# [DATASET ROWS]
----------------

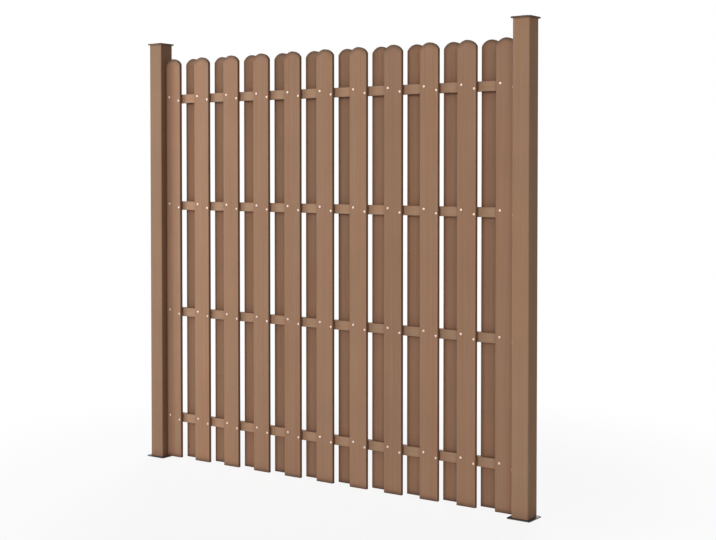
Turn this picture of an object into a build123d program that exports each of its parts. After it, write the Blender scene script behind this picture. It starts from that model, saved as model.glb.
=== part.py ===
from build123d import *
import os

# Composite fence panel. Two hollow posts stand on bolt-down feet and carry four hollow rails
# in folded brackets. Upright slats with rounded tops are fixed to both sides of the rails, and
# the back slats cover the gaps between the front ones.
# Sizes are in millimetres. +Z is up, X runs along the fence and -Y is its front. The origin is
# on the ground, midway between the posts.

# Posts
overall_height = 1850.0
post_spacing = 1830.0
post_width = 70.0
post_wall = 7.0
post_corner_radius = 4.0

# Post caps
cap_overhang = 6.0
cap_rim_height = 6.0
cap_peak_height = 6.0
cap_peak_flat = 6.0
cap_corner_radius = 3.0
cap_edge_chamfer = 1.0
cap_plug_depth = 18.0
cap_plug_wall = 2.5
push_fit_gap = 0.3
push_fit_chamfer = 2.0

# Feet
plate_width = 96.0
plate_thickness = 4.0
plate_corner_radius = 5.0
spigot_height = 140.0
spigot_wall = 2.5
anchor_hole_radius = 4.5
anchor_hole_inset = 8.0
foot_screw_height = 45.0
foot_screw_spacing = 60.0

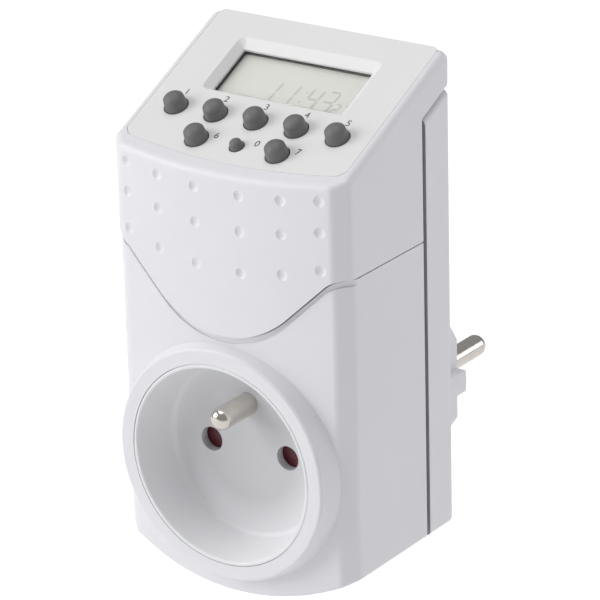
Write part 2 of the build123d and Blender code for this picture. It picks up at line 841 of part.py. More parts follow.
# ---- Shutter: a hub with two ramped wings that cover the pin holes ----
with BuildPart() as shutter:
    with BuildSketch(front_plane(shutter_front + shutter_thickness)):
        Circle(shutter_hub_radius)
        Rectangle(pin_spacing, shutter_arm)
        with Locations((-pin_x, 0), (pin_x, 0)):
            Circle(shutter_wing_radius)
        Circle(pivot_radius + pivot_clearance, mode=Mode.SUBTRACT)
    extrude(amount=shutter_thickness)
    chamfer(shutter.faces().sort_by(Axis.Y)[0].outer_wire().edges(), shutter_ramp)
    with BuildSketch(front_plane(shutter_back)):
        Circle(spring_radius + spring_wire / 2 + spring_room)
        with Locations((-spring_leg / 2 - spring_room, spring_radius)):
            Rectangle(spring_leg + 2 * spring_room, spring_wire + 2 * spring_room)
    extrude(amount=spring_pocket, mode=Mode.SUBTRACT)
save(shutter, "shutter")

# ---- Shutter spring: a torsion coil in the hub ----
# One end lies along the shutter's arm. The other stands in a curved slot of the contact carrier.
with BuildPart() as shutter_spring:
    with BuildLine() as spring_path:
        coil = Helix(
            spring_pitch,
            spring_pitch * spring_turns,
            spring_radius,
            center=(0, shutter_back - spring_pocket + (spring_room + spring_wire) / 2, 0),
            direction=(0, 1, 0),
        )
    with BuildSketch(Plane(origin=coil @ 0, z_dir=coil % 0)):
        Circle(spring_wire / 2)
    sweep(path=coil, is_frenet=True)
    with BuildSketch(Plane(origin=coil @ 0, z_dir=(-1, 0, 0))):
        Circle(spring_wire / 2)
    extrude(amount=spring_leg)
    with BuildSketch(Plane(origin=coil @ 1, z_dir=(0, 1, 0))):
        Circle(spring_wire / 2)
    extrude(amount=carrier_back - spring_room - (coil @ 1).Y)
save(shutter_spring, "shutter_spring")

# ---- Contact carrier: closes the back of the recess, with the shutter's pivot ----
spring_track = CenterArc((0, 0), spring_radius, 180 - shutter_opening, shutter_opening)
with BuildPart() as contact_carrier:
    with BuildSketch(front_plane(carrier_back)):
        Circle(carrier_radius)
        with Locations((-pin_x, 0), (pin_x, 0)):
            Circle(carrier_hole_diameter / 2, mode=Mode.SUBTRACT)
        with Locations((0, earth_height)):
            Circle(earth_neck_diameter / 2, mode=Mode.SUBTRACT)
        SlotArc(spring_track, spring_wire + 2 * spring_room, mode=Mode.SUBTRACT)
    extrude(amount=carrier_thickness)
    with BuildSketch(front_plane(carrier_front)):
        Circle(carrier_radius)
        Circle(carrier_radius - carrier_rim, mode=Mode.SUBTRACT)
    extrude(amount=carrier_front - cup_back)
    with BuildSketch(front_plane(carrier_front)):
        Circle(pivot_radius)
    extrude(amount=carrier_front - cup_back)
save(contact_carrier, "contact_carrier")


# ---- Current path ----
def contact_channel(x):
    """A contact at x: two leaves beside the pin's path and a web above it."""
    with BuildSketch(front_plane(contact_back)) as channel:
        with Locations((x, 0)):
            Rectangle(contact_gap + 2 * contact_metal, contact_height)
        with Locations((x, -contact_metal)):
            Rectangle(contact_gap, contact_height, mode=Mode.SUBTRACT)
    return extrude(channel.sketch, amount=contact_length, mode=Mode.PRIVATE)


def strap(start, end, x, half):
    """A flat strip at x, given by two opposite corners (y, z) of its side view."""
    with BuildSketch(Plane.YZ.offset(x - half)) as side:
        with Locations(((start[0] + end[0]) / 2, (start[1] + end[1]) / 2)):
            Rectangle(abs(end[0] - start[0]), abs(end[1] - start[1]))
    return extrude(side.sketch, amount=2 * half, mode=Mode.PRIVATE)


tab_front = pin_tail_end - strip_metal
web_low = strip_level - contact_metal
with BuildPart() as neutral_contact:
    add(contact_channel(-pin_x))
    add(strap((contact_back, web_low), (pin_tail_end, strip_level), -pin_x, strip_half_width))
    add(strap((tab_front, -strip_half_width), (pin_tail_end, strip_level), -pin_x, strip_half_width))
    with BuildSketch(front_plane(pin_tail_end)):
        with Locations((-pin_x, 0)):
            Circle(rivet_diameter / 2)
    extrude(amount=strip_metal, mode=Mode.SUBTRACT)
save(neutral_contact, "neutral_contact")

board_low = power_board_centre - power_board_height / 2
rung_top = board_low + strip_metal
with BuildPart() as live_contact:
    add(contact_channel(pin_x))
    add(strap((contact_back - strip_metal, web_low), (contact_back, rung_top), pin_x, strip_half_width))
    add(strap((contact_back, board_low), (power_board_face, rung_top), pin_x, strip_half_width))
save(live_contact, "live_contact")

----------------

# [THE TASK]
Once more, set down the full listing, verbatim.

# [COMPLETE RESPONSE]
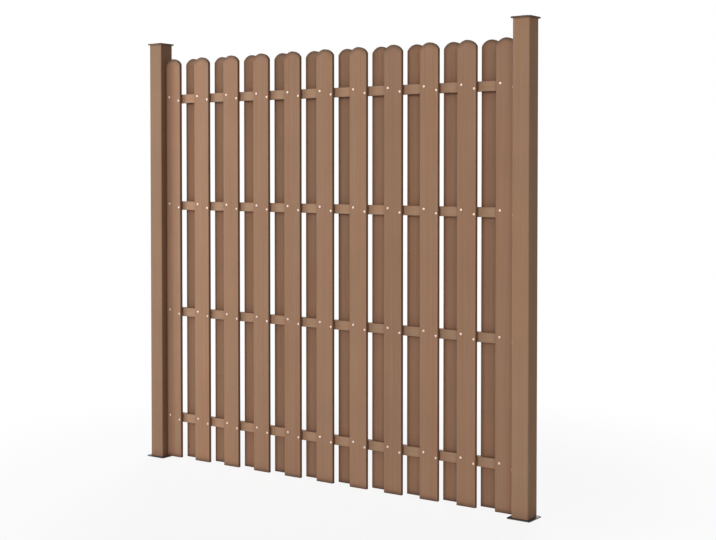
Turn this picture of an object into a build123d program that exports each of its parts. After it, write the Blender scene script behind this picture. It starts from that model, saved as model.glb.
=== part.py ===
from build123d import *
import os

# Composite fence panel. Two hollow posts stand on bolt-down feet and carry four hollow rails
# in folded brackets. Upright slats with rounded tops are fixed to both sides of the rails, and
# the back slats cover the gaps between the front ones.
# Sizes are in millimetres. +Z is up, X runs along the fence and -Y is its front. The origin is
# on the ground, midway between the posts.

# Posts
overall_height = 1850.0
post_spacing = 1830.0
post_width = 70.0
post_wall = 7.0
post_corner_radius = 4.0

# Post caps
cap_overhang = 6.0
cap_rim_height = 6.0
cap_peak_height = 6.0
cap_peak_flat = 6.0
cap_corner_radius = 3.0
cap_edge_chamfer = 1.0
cap_plug_depth = 18.0
cap_plug_wall = 2.5
push_fit_gap = 0.3
push_fit_chamfer = 2.0

# Feet
plate_width = 96.0
plate_thickness = 4.0
plate_corner_radius = 5.0
spigot_height = 140.0
spigot_wall = 2.5
anchor_hole_radius = 4.5
anchor_hole_inset = 8.0
foot_screw_height = 45.0
foot_screw_spacing = 60.0

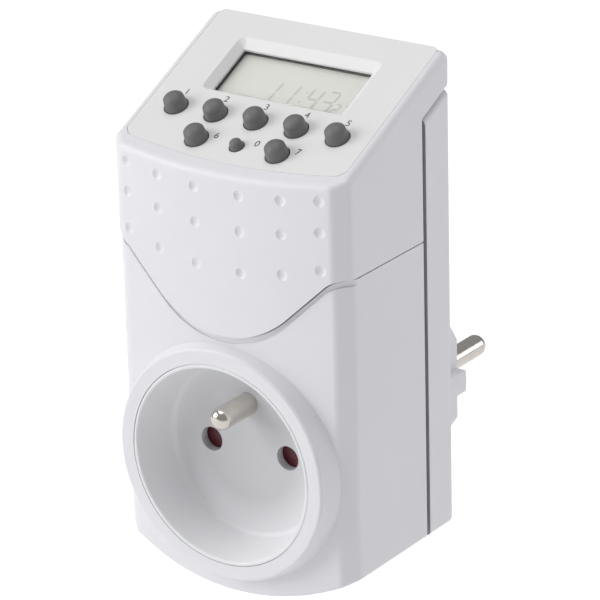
Write part 2 of the build123d and Blender code for this picture. It picks up at line 841 of part.py. More parts follow.
# ---- Shutter: a hub with two ramped wings that cover the pin holes ----
with BuildPart() as shutter:
    with BuildSketch(front_plane(shutter_front + shutter_thickness)):
        Circle(shutter_hub_radius)
        Rectangle(pin_spacing, shutter_arm)
        with Locations((-pin_x, 0), (pin_x, 0)):
            Circle(shutter_wing_radius)
        Circle(pivot_radius + pivot_clearance, mode=Mode.SUBTRACT)
    extrude(amount=shutter_thickness)
    chamfer(shutter.faces().sort_by(Axis.Y)[0].outer_wire().edges(), shutter_ramp)
    with BuildSketch(front_plane(shutter_back)):
        Circle(spring_radius + spring_wire / 2 + spring_room)
        with Locations((-spring_leg / 2 - spring_room, spring_radius)):
            Rectangle(spring_leg + 2 * spring_room, spring_wire + 2 * spring_room)
    extrude(amount=spring_pocket, mode=Mode.SUBTRACT)
save(shutter, "shutter")

# ---- Shutter spring: a torsion coil in the hub ----
# One end lies along the shutter's arm. The other stands in a curved slot of the contact carrier.
with BuildPart() as shutter_spring:
    with BuildLine() as spring_path:
        coil = Helix(
            spring_pitch,
            spring_pitch * spring_turns,
            spring_radius,
            center=(0, shutter_back - spring_pocket + (spring_room + spring_wire) / 2, 0),
            direction=(0, 1, 0),
        )
    with BuildSketch(Plane(origin=coil @ 0, z_dir=coil % 0)):
        Circle(spring_wire / 2)
    sweep(path=coil, is_frenet=True)
    with BuildSketch(Plane(origin=coil @ 0, z_dir=(-1, 0, 0))):
        Circle(spring_wire / 2)
    extrude(amount=spring_leg)
    with BuildSketch(Plane(origin=coil @ 1, z_dir=(0, 1, 0))):
        Circle(spring_wire / 2)
    extrude(amount=carrier_back - spring_room - (coil @ 1).Y)
save(shutter_spring, "shutter_spring")

# ---- Contact carrier: closes the back of the recess, with the shutter's pivot ----
spring_track = CenterArc((0, 0), spring_radius, 180 - shutter_opening, shutter_opening)
with BuildPart() as contact_carrier:
    with BuildSketch(front_plane(carrier_back)):
        Circle(carrier_radius)
        with Locations((-pin_x, 0), (pin_x, 0)):
            Circle(carrier_hole_diameter / 2, mode=Mode.SUBTRACT)
        with Locations((0, earth_height)):
            Circle(earth_neck_diameter / 2, mode=Mode.SUBTRACT)
        SlotArc(spring_track, spring_wire + 2 * spring_room, mode=Mode.SUBTRACT)
    extrude(amount=carrier_thickness)
    with BuildSketch(front_plane(carrier_front)):
        Circle(carrier_radius)
        Circle(carrier_radius - carrier_rim, mode=Mode.SUBTRACT)
    extrude(amount=carrier_front - cup_back)
    with BuildSketch(front_plane(carrier_front)):
        Circle(pivot_radius)
    extrude(amount=carrier_front - cup_back)
save(contact_carrier, "contact_carrier")


# ---- Current path ----
def contact_channel(x):
    """A contact at x: two leaves beside the pin's path and a web above it."""
    with BuildSketch(front_plane(contact_back)) as channel:
        with Locations((x, 0)):
            Rectangle(contact_gap + 2 * contact_metal, contact_height)
        with Locations((x, -contact_metal)):
            Rectangle(contact_gap, contact_height, mode=Mode.SUBTRACT)
    return extrude(channel.sketch, amount=contact_length, mode=Mode.PRIVATE)


def strap(start, end, x, half):
    """A flat strip at x, given by two opposite corners (y, z) of its side view."""
    with BuildSketch(Plane.YZ.offset(x - half)) as side:
        with Locations(((start[0] + end[0]) / 2, (start[1] + end[1]) / 2)):
            Rectangle(abs(end[0] - start[0]), abs(end[1] - start[1]))
    return extrude(side.sketch, amount=2 * half, mode=Mode.PRIVATE)


tab_front = pin_tail_end - strip_metal
web_low = strip_level - contact_metal
with BuildPart() as neutral_contact:
    add(contact_channel(-pin_x))
    add(strap((contact_back, web_low), (pin_tail_end, strip_level), -pin_x, strip_half_width))
    add(strap((tab_front, -strip_half_width), (pin_tail_end, strip_level), -pin_x, strip_half_width))
    with BuildSketch(front_plane(pin_tail_end)):
        with Locations((-pin_x, 0)):
            Circle(rivet_diameter / 2)
    extrude(amount=strip_metal, mode=Mode.SUBTRACT)
save(neutral_contact, "neutral_contact")

board_low = power_board_centre - power_board_height / 2
rung_top = board_low + strip_metal
with BuildPart() as live_contact:
    add(contact_channel(pin_x))
    add(strap((contact_back - strip_metal, web_low), (contact_back, rung_top), pin_x, strip_half_width))
    add(strap((contact_back, board_low), (power_board_face, rung_top), pin_x, strip_half_width))
save(live_contact, "live_contact")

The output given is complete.